Kepala Dinas Perhubungan (Dishub) DKI Jakarta Syafrin Liputo mengatakan penggunaan teknologi AI sukses mengurai kemacetan.
“Implementasi AI ini membuat kemacetan di simpang jalan relatif turun,” katanya.
Salah satu lokasi yang dipasang teknologi AI ini ialah di Simpang Buaran yang berada di wilayah Kota Administrasi Jakarta Timur.
Nantinya, teknologi AI ini bisa diterapkan di wilayah-wilayah lainnya sehingga kepadatan lalu lintas di ibu kota bisa terurai.
“Di beberapa titik yang diatur lalu lintasnya, kami lakukan geometrik simpang dan rambu lalu lintas, dan yang paling baru kami implementasikan intelligent Transport System di tahun ini,” ujarnya seperti dilansir Tribun.
Syafrin menjelaskan, pengaturan dilakukan dengan memanfaatkan basis data yang dimiliki oleh Google.
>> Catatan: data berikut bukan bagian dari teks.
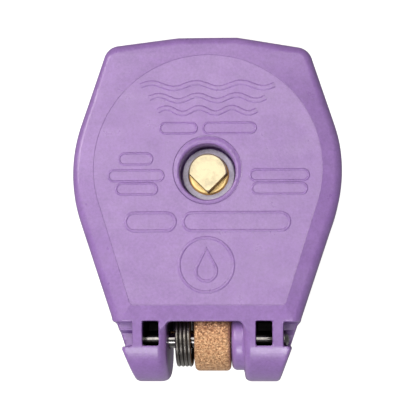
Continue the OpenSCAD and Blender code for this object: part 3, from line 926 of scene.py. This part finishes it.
def rubber():
    look = Look("rubber", BLACK_RUBBER, 0.0, 0.55)
    dusty = tinted(BLACK_RUBBER, 1.8)
    look.set("Base Color", look.ramp(look.noise(2, 3), (0.3, BLACK_RUBBER), (0.7, dusty)))
    look.bump(look.noise(0.3, 2), 0.01)
    return look.material


# ---------------------------------------------------------------- stage

CAMERA_TARGET = (0.2, -10.3, TOP_Z)
CAMERA_DISTANCE = 0.430
CAMERA_LENS = 132.4
CAMERA_LEAN = (3.0, 5.5)  # degrees from upright, to the right and toward the hinge
WARM = (1.0, 0.96, 0.90)
WHITE = (1.0, 1.0, 1.0)
LIGHT_TARGET = (0, 0, 0.12)
# name, place and size in metres, power in watts, colour
LIGHTS = (
    ("top", (-0.17, 0.17, 1.03), (0.84, 0.56), 4.6, WARM),
    ("left", (-0.80, 0.28, 0.72), (0.4, 0.4), 4.2, WARM),
    ("front", (0.0, -0.74, 0.92), (0.5, 0.26), 4.2, WHITE),
)


def look_at(obj, place, target, up):
    """Puts an object at a place, its own -Z toward the target."""
    away = (place - target).normalized()
    right = Vector(up).cross(away).normalized()
    above = away.cross(right)
    rows = [[right[i], above[i], away[i], place[i]] for i in range(3)]
    obj.matrix_world = Matrix(rows + [[0, 0, 0, 1]])


def make_camera():
    """Almost straight above the cover, a little toward the hinge and to the right."""
    target = Vector(CAMERA_TARGET) * MM
    east, south = (math.radians(a) for a in CAMERA_LEAN)
    toward = Vector((math.sin(east), -math.sin(south), math.cos(math.hypot(east, south))))
    data = bpy.data.cameras.new("photo_camera")
    data.sensor_width = 36
    data.lens = CAMERA_LENS
    camera = bpy.data.objects.new("photo_camera", data)
    bpy.context.scene.collection.objects.link(camera)
    look_at(camera, target + CAMERA_DISTANCE * toward, target, (0, 1, 0))
    bpy.context.scene.camera = camera


def soft_box(name, place, size, power, colour):
    data = bpy.data.lights.new(name, "AREA")
    data.shape = "RECTANGLE"
    data.size, data.size_y = size
    data.energy = power
    data.color = colour
    light = bpy.data.objects.new(name, data)
    bpy.context.scene.collection.objects.link(light)
    look_at(light, Vector(place), Vector(LIGHT_TARGET), (0.01, 1, 0.02))


def stage_plane(name, size, location, look):
    """A flat plane that gives off white light of its own."""
    bpy.ops.mesh.primitive_plane_add(size=size, location=location)
    plane = bpy.context.object
    plane.name = name
    look.bsdf.inputs["Emission Color"].default_value = (*WHITE, 1)
    plane.data.materials.append(look.material)
    return plane


def make_floor():
    """A plain pale floor, which the object doesn't mirror."""
    look = Look("pale_floor", (0.45, 0.45, 0.45), 0, 0.8)
    look.bsdf.inputs["Emission Strength"].default_value = 0.78
    dull, pale = (0.43, 0.43, 0.43), (0.47, 0.47, 0.47)
    look.set("Base Color", look.ramp(look.noise(40, 4), (0.3, dull), (0.7, pale)))
    floor = stage_plane("floor", 6, (0, 0, cad_box[0][2]), look)
    floor.visible_diffuse = floor.visible_glossy = False


def make_bounce_card():
    """A grey card in front, seen only as a reflection in the arms' noses."""
    look = Look("card_grey", (0, 0, 0), 0, 1.0)
    look.set("Emission Strength", look.spread(look.noise(60, 2), 0.3, 0.7, 0.60, 0.64))
    card = stage_plane("bounce_card", 0.8, (0, -0.5, cad_box[0][2] + MM), look)
    card.visible_camera = card.visible_diffuse = card.visible_shadow = False


def make_studio():
    world = bpy.data.worlds.new("studio")
    world.use_nodes = True
    background = world.node_tree.nodes["Background"].inputs
    background["Color"].default_value = (*WHITE, 1)
    background["Strength"].default_value = 0.23
    bpy.context.scene.world = world
    for light in LIGHTS:
        soft_box(*light)
    bpy.context.scene.view_settings.view_transform = "Standard"


# ---------------------------------------------------------------- everything together

make_camera()
make_floor()
make_bounce_card()
make_studio()

plastic = purple_plastic()
bronze = cast_bronze()
brass = turned_metal("turned_brass", BRASS, 0.3)
spindle_brass = turned_metal("spindle_brass", SPINDLE_BRASS, 0.34, end_roughness=0.62)
steel = drawn_steel("drawn_steel", BRIGHT_STEEL, 0.06)
spring_steel = drawn_steel("spring_steel", WIRE_STEEL, 0.32)
plate_steel = turned_metal("plate_steel", PLATE_STEEL, 0.34)
zinc = lavender_zinc()
black = rubber()

for obj in (make_cover(), make_relief()):
    obj.data.materials.append(plastic)
for obj in make_castings():
    obj.data.materials.append(bronze)
for obj in (make_hinge_coil(), make_poppet_coil()):
    obj.data.materials.append(spring_steel)
make_pin().data.materials.append(steel)

NODE_LOOKS = {
    plastic: ("cover",),
    bronze: ("lower_body", "upper_body"),
    black: ("body_oring", "throat_seal", "poppet_washer", "lock_oring"),
    brass: ("stem_guide", "poppet", "poppet_clamp", "lock_nut"),
    spindle_brass: ("lock_spindle",),
    plate_steel: ("poppet_screw", "wave_washer", "thrust_washer", "latch_bar", "latch_screw"),
    spring_steel: ("poppet_spring", "hinge_spring"),
    steel: ("hinge_pin",),
    zinc: ("lock_bush",),
}
for material, names in NODE_LOOKS.items():
    for name in names:
        nodes[name].data.materials.clear()
        nodes[name].data.materials.append(material)
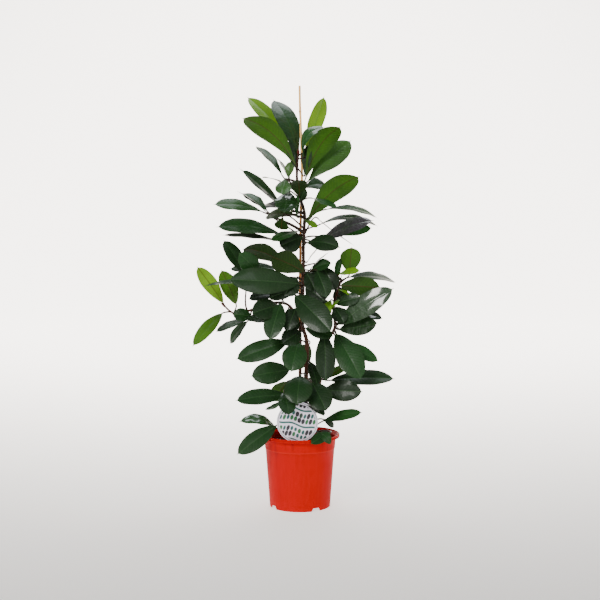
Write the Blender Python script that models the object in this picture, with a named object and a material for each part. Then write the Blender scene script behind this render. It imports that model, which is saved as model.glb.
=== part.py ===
# African fig in a nursery pot
"""A potted African fig: three leafy stems, a bamboo cane and a round plant label stand in the
soil of a flared plastic nursery pot. Lengths are millimetres here and are scaled to metres when
a mesh is made. The origin is the middle of the pot's foot on the floor, +Z is up and -Y is the
front, the side that the label faces.
"""

import math

import bpy
import numpy as np

MM = 0.001
GAP = 0.3

# Pot
POT_SIDES = 36
POT_HEIGHT = 193.0
FOOT_RADIUS = 80.0
RIDGE_HEIGHT = 156.0
BODY_RADIUS_AT_RIDGE = 91.4
RIDGE_STEP = 1.5
COLLAR_TOP_RADIUS = 94.8
LIP_RADIUS = 105.0
LIP_HEIGHT = 9.0
LIP_EDGE = 1.4
LIP_ROLL = 1.6
WALL = 2.0
FLOOR_UNDERSIDE = 10.0
FLOOR_THICKNESS = 2.5
NOTCH_WIDTH = 26.0
NOTCH_TOP_WIDTH = 18.0
NOTCH_HEIGHT = 8.0
NOTCH_ANGLES = (-60.0, 32.0, 122.0, 212.0)
DRAIN_RADIUS = 5.0
DRAIN_CIRCLE = 42.0
DRAIN_COUNT = 6
DRAIN_SIDES = 10

# Soil
SOIL_TOP = 164.0
SOIL_CROWN = 5.0
SOIL_LUMP = 1.6
SOIL_RINGS = 4
FOOT_OF_STEMS = 70.0
ABOVE_SOIL = 200.0

# Cane
CANE_SIDES = 8
CANE_NODE_SWELL = 0.7
CANE_NODES = (1040.0, 930.0, 790.0, 640.0, 300.0)
CANE_NODE_HALF = 4.0
CANE_PATH = (
    (0, 20, 200), (0, 18, 340), (0, 16, 500), (1, 13, 690), (3, 11, 800), (5, 10, 870),
    (5, 10, 930), (4, 10, 1000), (2, 10, 1050), (0, 10, 1107),
)
CANE_FOOT_RADIUS = 4.4
CANE_TIP_RADIUS = 2.6

# Label
LABEL_CENTRE = (-6.6, -84.0, 237.0)
LABEL_RADIUS = 53.5
LABEL_THICKNESS = 1.2
LABEL_SIDES = 40
LABEL_BEVEL = 0.35
STICK_WIDTH = 8.0
STICK_FOOT = 125.0
STICK_POINT = 12.0

# Leafy stems
STEM_SIDES = 6
STATIONS_PER_SPAN = 2
BUD_LENGTH = 22.0
PETIOLE_WIDTH = 3.2
BLADE_THICKNESS = 0.8
DRIP_TIP_SHARE = 0.075
DRIP_TIP_WIDTH = 3.2
WIDEST_AT = 1.6
BLUNTNESS = 0.72
PARTNER_SIZE = 0.86
PARTNER_CENTRE = 0.6
PARTNER_DEPTH = 1.1
PARTNER_SHIFT = 12.0
PARTNER_PLACE = 0.12
EYE_DISTANCE = 3200.0
EYE_HEIGHT = 800.0

# Colours
TERRACOTTA_RED = (0.58, 0.035, 0.012)
DARK_SOIL = (0.035, 0.02, 0.012)
BAMBOO_TAN = (0.72, 0.48, 0.25)
CARD_WHITE = (0.85, 0.85, 0.84)
FIG_GREEN = (0.035, 0.10, 0.035)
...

Lewat data tersebut, Dishub DKI bakal melakukan pengaturan lampu lalu lintas di persimpangan yang sudah menerapkan sistem AI.
“Kemudian kami diberikan digital dashboard dan dari situ kami melakukan resetting terkait traffic light di titik dimana yang sudah diprogramkan tadi,” tuturnya.
Potensi Ekonomi
Ilustrasi Pemanfaatan Teknologi Artificial Intelligence di Industri Migas
McKinsey Global Institute melaporkan teknologi AI generatif memiliki pengaruh besar terhadap pertumbuhan ekonomi di masa depan.
McKinsey memprediksi teknologi AI akan memberikan kontribusi senilai USD4,4 triliun atau Rp61.600 triliun ke ekonomi global setiap tahunnya.
Laporan McKinsey adalah salah satu dari sedikit laporan yang mengukur dampak jangka panjang AI generatif terhadap perekonomian. Laporan itu muncul ketika Silicon Valley dilanda antusiasme yang tinggi terhadap perangkat AI generatif seperti ChatGPT dan Google Bard.
Sebagai contoh kasus, teknologi AI generatif seperti chatbot AI ChatGPT dapat meningkatkan produktivitas dengan menghemat 60 hingga 70 persen waktu pekerja melalui otomatisasi pekerjaan. Bahkan, setengah dari seluruh pekerjaan akan diotomatisasi antara tahun 2030 dan 2060.
McKinsey memperkirakan teknologi AI generatif akan mengotomatisasi setengah dari semua pekerjaan antara tahun 2035 dan 2075.
"AI generatif memiliki potensi untuk mengubah anatomi pekerjaan, meningkatkan kemampuan pekerja individu dengan mengotomatisasi beberapa aktivitas individu mereka," kata laporan itu seperti dilansir The New York Times.
Banyak perdebatan tentang dampak teknologi AI bagi kehidupan manusia, ada kalangan yang mengatakan AI dapat menggantikan pekerjaan manusia dan ada juga ya optmistis teknologi AI dapat meningkatkan produktivitas individu.
Goldman Sachs merilis sebuah laporan yang memperingatkan bahwa A.I. dapat menyebabkan gangguan pada pekerja dan beberapa perusahaan akan mendapatkan lebih banyak manfaat dari teknologi ini dibandingkan perusahaan lainnya.
Pada April, seorang peneliti dari Stanford dan peneliti dari Massachusetts Institute of Technology merilis sebuah studi yang menunjukkan bahwa A.I. generatif dapat meningkatkan produktivitas operator call center yang tidak berpengalaman sebesar 35 persen.
Kesimpulan apa pun tentang dampak teknologi ini mungkin masih terlalu dini. David Autor, seorang profesor ekonomi di M.I.T. memperingatkan bahwa A.I. generatif "tidak akan seajaib yang diklaim orang."
"Kita masih berada di tahap awal," tambahnya.